While lots of the photographers in the annual exhibition of the New Hampshire Society of Photographic Artists at the New Hampshire Institute of Art use digital technology, many resurrect more low-tech, antique processes.

Jay Goldsmith captured four small landscape vignettes of Paris using a pinhole camera, an inexpensive and very old technique. The pinhole camera is based on the camera obscura of the 16th century. The theory is simple. If one puts a hole in a container, light will be squeezed through the hole onto the film or paper, creating a small aperture.
"The process gives an unlimited depth of field from inches to infinity," said Mike Ariel, one of the photographers in the show. "The tradeoff is you sacrifice just a little bit of sharpness with this technique."

This tradeoffs are not at all apparent in Goldsmith's work. His landscapes of Paris are sharp, romantic and beautiful.
Moving forward a few hundred years, Barbara Henes captures a romantic, heartbreaking image of a butterfly in the almost-lost 19th century process of bromoil. The butterfly has the softest gray gossamer wings. The image is flat like a Japanese print.

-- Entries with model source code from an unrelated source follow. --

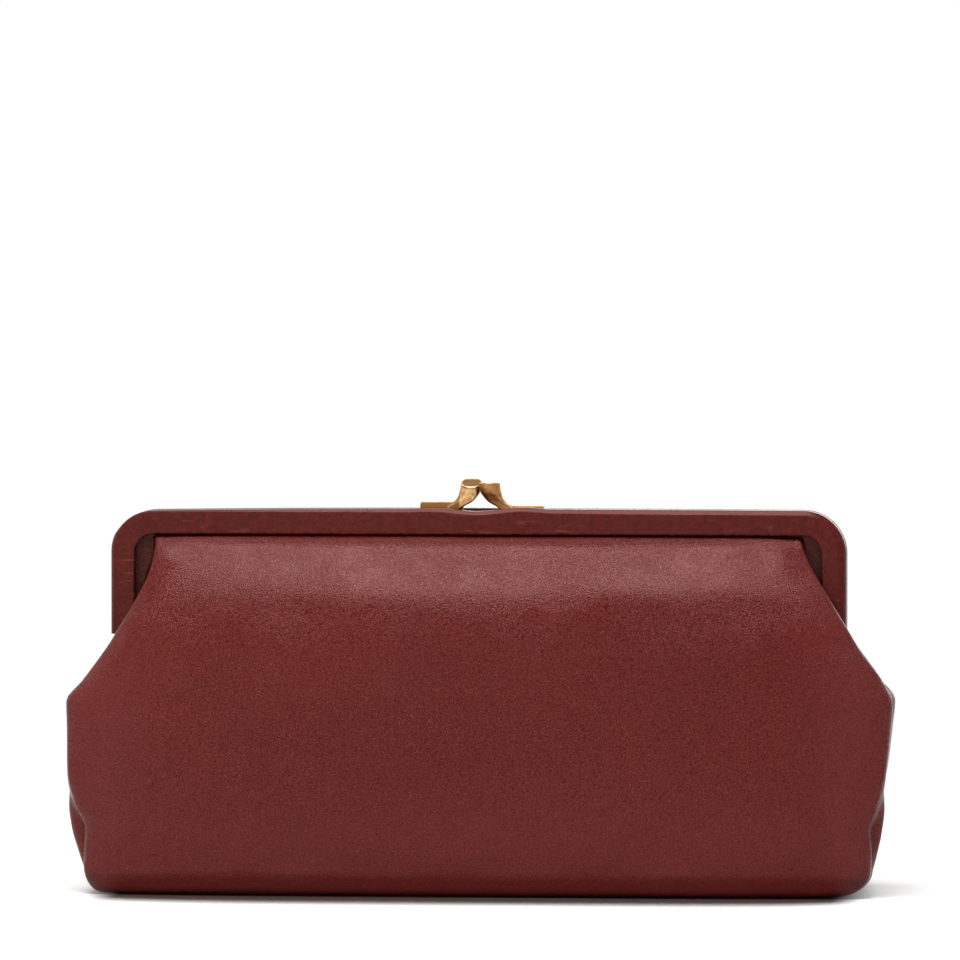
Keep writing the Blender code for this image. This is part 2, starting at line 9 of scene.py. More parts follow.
import bmesh
import bpy
import numpy as np
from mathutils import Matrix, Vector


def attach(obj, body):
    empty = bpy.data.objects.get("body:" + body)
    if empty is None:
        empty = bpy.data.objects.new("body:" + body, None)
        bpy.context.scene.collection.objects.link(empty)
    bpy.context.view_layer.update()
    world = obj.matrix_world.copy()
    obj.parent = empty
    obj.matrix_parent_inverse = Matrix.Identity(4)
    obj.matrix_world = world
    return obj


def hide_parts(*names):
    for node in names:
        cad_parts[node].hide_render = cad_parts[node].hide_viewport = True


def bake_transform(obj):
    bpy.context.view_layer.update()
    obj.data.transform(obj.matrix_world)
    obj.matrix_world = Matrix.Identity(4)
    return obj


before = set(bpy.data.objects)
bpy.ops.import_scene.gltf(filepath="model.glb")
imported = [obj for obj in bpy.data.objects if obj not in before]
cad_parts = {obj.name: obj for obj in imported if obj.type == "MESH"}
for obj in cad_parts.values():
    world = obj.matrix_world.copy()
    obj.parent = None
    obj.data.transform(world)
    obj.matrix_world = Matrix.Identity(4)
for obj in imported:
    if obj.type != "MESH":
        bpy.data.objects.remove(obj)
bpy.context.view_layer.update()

MM = 0.001
HALVES = ((-1, "front"), (1, "back"))

# Leather and lining of the body
leather = 1.0 * MM
lining = 0.5 * MM
lining_inset = 1.95 * MM
lining_clearance = 1.0 * MM
lining_floor = 3.35 * MM
held_lining = 4.05 * MM
seam_gap = 0.06 * MM
seam_groove = 0.9 * MM
seam_groove_width = 3.2 * MM
groove_below_hinge = 4 * MM
groove_fade = 6 * MM
base_round_side = {-1: 5.6 * MM, 1: 12.5 * MM}
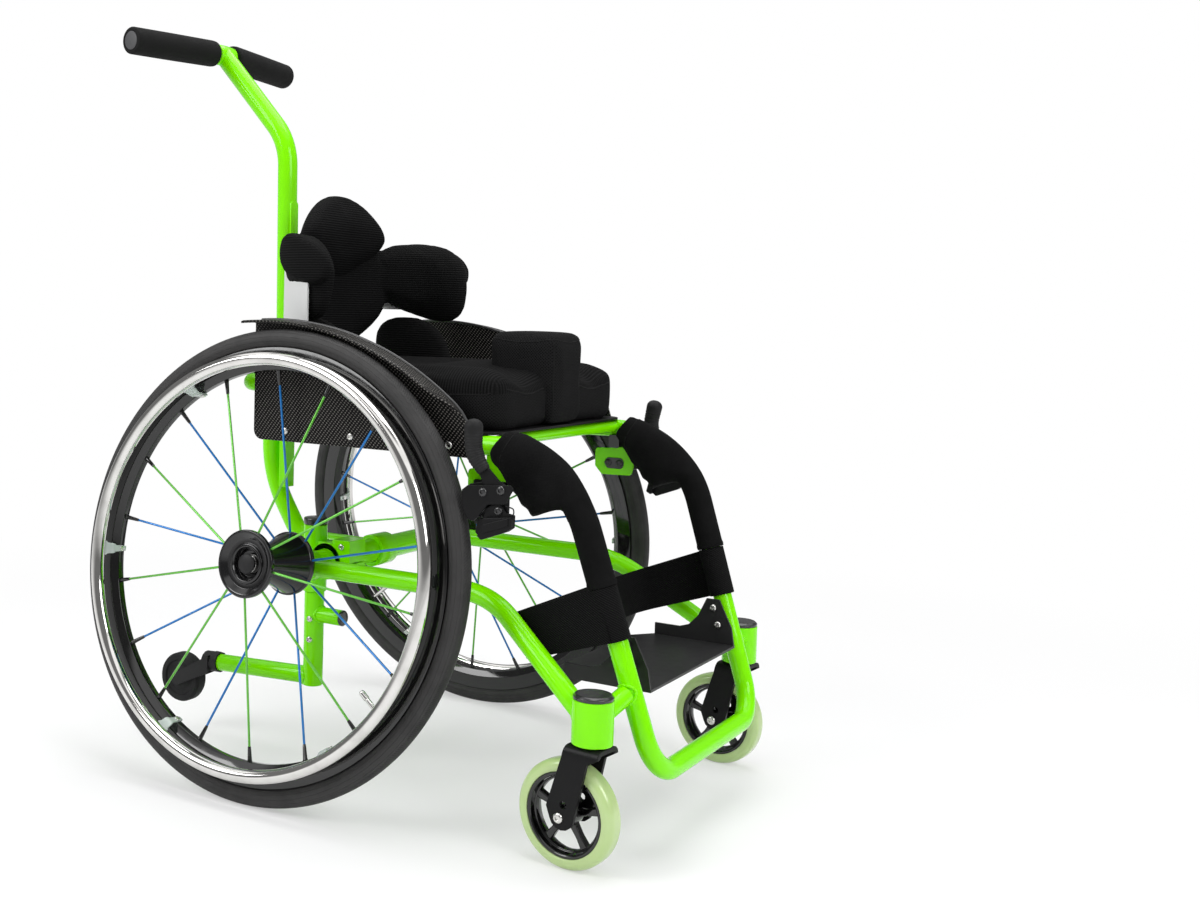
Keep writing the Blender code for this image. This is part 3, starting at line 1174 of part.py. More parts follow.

"Lots of people are galloping toward the future in photography, but I'm running backwards," Henes said. The bromoil process is long and involved. The first step is to take a black and white photo and bleach it. The image is resoaked and a stiff oil pigment is applied using a stag foot brush. The stag foot brush also is known as a deer foot stippler (named for what it looks like and what it does). At this stage, the artist can control the colored ink or pigment. During the process, the gelatin in the paper actually swells proportional to the amount of silver that remains in the image.

"It's based on the old adage, oil and water don't mix," said Henes. The dark areas in the image swell slightly and absorb lots of ink. The light areas in the image swell a lot, which repels the ink.

Using new technology, Bev Conway uses a Holga camera to achieve her surreal image entitled "Chaco." A Holga is a camera with a plastic lens that can be purchased for under $20. It uses a medium format film, which produces a large negative. The plastic lens throws the image slightly out of focus toward its edges.

Conway scanned the resulting print, enlarged it and printed it as an archival ink jet print. Conway's image reads as a child's model of a New Mexico pueblo. The soft beige color deepens to a terra-cotta hue. The resulting photograph is haunting, brilliant and chilling.

The Annual Exhibition of the New Hampshire Society of Photographic Artists runs through Feb. 28 at the New Hampshire Institute of Art, Fuller Hall Gallery, 156 Hanover St.